Projects such as that run into all sorts of difficulties. There are changes in local circumstances, different sorts of objections, planning difficulties that are unforeseen and technical difficulties. There were technical difficulties with the A303 tunnelling process. However, at the end of the day the reality is, for one reason or another, that Ministers change their mind, and the main reason they do so is that the Treasury tells them that they cannot have the money.

It is not at all clear how this new structure will alter that situation one iota. Because the Highways Agency is a government-owned company rather than an agency, the Secretary of State will have to argue the toss with the Treasury. It is not clear from the proposition whether this new company will be allowed to raise its own money by going to the market for bonds. I should like a clearer answer on that. There is a reference in Clause 12 to the Secretary of State being able to guarantee various issues, but whether that means guaranteeing—in effect, underwriting—the company going to the market for loan capital is not clear. I should have thought that if that was the Government’s intention, they would have made rather a bigger thing of it. The reality is that the roads programme will never be sufficiently secure, sufficiently long-term or sufficiently constant if it is down to the Secretary of State and the Treasury to sort it out. If some money could be raised as loan capital—I stress “loan capital”—it would be possible to smooth it out a bit, but not otherwise. I do not believe that the Bill gives the power to the company to do that—at least, not on any significant basis.

Therefore, I think there is a danger of there being a false promise to the motoring organisations, the motoring correspondents and Jeremy Clarkson that at last we will have a proper roads programme in this country. I do not think the Bill guarantees that at all. While there may be some advantages in other respects, changing the name on the door does not deliver it. Another issue in relation to the position of the Highways Agency is that the original proposition talked about a single company but this allows for more than one company. I do not understand that. Why would we want more than one company to manage our motorway system? Or are we going to distinguish between the motorways and the trunk roads that the Highways Agency owns? Is it going to be a regional thing, in which case the interface between the new body and local authorities will be quite difficult, or are we going to reclassify and de-trunk or re-trunk roads to create separate companies? I do not see the benefit of even postulating that there is a possibility of having several companies operating in this field.

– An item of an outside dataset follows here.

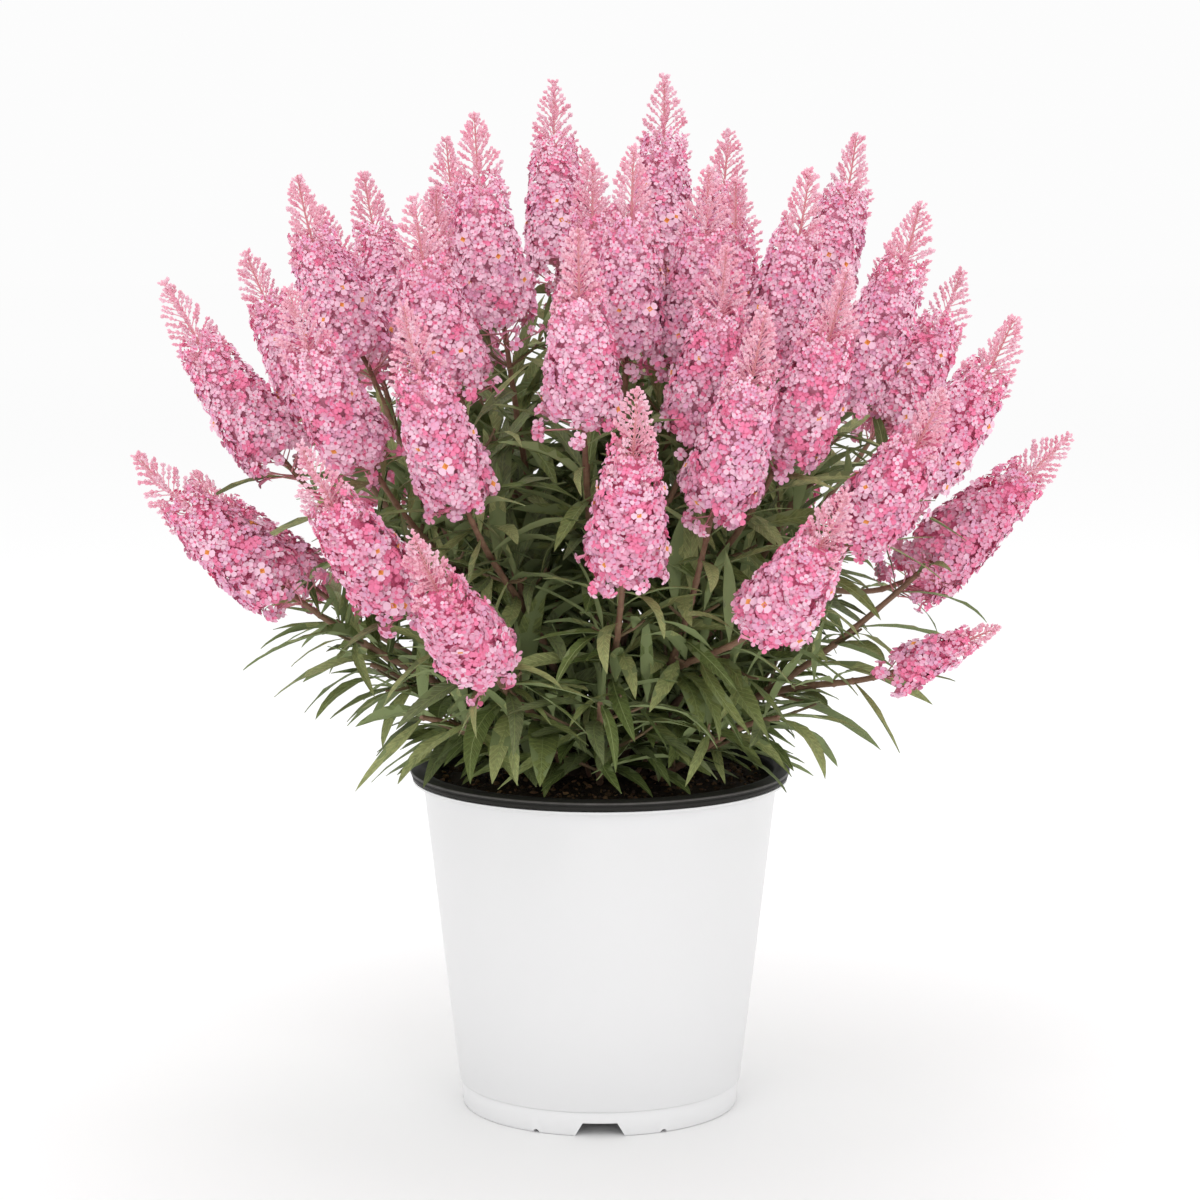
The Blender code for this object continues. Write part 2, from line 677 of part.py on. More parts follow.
def set_out_boughs(bed, rng):
    """Make the boughs, and return each one's shoots and the skins of its mass so far."""
    bark = material("bough_bark", BARK)
    shoots = {}
    skins = {}
    for name, spikes in BOUGHS.items():
        bough = bough_way(spikes)
        limb_skin = tube(bough, BOUGH_FOOT_RADIUS, BOUGH_FORK_RADIUS, BOUGH_SIDES)
        limb = solid(f"bough_{name}", *limb_skin, smooth_angle=70.0)
        limb.data.materials.append(bark)
        bed.add(limb.name, limb_skin)
        shoots[name] = shoots_of(bough, spikes)
        skins[name] = [tube(shoot, BOUGH_FORK_RADIUS, SHOOT_TIP_RADIUS, SHOOT_SIDES)
                       for shoot in shoots[name]]
        skins[name] += [spike_skin(*spike_line(*spike), rng) for spike in spikes]
        for skin in skins[name]:
            bed.add(name, skin)
    return shoots, skins


def set_out_leafy_shoots(bed):
    """Return each leafy shoot's points and skin, on the crown between the boughs."""
    shoots = {}
    skins = {}
    for index in range(LEAFY_COUNT):
        name = f"leafy_{index + 1}"
        shoots[name] = [leafy_way(index)]
        skins[name] = [tube(shoots[name][0], BOUGH_FORK_RADIUS, SHOOT_TIP_RADIUS, SHOOT_SIDES)]
        bed.add(name, skins[name][0])
    return shoots, skins


def grow_side_twigs(bed, name, shoots, skins):
    for share, turn in SIDE_TWIGS:
        twig = side_twig(shoots[0], share, turn)
        if bed.twig_fits(name, twig[1:]):
            skin = tube(twig, SIDE_TWIG_RADIUS, SIDE_TWIG_RADIUS * SIDE_TWIG_TAPER, SHOOT_SIDES)
            skins.append(bed.keep(twig[2], skin))
            shoots.append(twig)


def grow_leaves(bed, name, shoots, skins, last, rng):
    for index, shoot in enumerate(shoots):
        first = LEAF_FROM_FORK if index else LEAF_FROM_FOOT
        for root, outwards, length in leaf_places(shoot, first, last, rng, 90.0 * (index % 2)):
            if bed.leaf_fits(name, root, outwards, length):
                skin = leaf_skin(root, outwards, length)
                skins.append(bed.keep(root + outwards * length / 2, skin))


def grow_bush():
    rng = random.Random(SEED)
    bed = Bed()
    set_out_pot(bed)
    flowering_shoots, flowering_skins = set_out_boughs(bed, rng)
    leafy_shoots, leafy_skins = set_out_leafy_shoots(bed)
    bed.settle()
    for name, shoots in leafy_shoots.items():
        grow_side_twigs(bed, name, shoots, leafy_skins[name])
    for name, shoots in flowering_shoots.items():
        grow_leaves(bed, name, shoots, flowering_skins[name], SPIKE_STALK + LEAF_BELOW_SPIKE, rng)
        fuse(f"mass_{name}", flowering_skins[name], FLOWERING)
    for name, shoots in leafy_shoots.items():
        grow_leaves(bed, name, shoots, leafy_skins[name], LEAF_BELOW_TIP, rng)
        fuse(f"mass_{name}", leafy_skins[name], LEAFY)


clear_scene()
grow_bush()
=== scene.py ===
# A butterfly bush in a nursery pot. Metres, +Z up, with the origin in the middle of the pot's
# underside. The front of the bush faces -Y. Bearings go round the pot in degrees: 0 is the
# front, and plus turns towards +X. A lean is counted in degrees from upright.
import json
import math

import bpy
import numpy as np
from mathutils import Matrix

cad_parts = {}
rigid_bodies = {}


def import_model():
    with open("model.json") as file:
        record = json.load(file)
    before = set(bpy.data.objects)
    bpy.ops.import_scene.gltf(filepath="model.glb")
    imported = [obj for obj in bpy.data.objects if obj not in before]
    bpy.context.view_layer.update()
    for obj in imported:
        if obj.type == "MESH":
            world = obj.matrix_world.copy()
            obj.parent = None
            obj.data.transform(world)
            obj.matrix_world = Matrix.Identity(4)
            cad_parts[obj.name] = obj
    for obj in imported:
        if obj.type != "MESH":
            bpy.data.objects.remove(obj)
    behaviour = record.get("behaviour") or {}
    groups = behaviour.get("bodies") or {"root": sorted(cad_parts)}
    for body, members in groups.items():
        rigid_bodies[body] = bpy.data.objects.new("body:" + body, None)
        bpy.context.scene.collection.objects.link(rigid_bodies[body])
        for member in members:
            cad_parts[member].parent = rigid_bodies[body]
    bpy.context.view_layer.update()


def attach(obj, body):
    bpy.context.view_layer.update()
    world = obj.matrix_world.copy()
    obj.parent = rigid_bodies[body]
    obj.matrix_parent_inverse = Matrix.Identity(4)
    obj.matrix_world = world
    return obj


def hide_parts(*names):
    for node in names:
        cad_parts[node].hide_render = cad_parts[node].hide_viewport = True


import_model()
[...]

My noble friend referred to the oversight and engagement bodies. It is not immediately obvious that Passenger Focus is the most appropriate organisation to deal with roads. I am a great admirer of Passenger Focus and I have defended it in this House against the possibility of abolition and against the cuts that unfortunately have been made to its budget. However, it has dealt with fare-paying passengers, not with motorists or hauliers, which are a different proposition. On balance, Passenger Focus probably could take that on but it would not be easy and it would require significant funding to recruit the people capable of doing it.

It is even more bizarre to give the responsibility for monitoring to the Office of Rail Regulation. It has an entirely different franchise system from the road system. It is not just a question of monitoring. If a company is genuinely at arm’s length, it will require heavier regulation than that. There should be a separate regulator. The responsibility should not be added to the already rather difficult task of the Office of Rail Regulation.

While I do not oppose the concept, there are a lot of issues relating to the Highways Agency. I have views on other parts of the Bill, which I shall leave until Committee, although I have copious notes here. As regards the Highways Agency, there is a germ of a good idea but a lot of questions need asking and answering. I hope that we will be clearer by the end of the Bill’s progress through this House.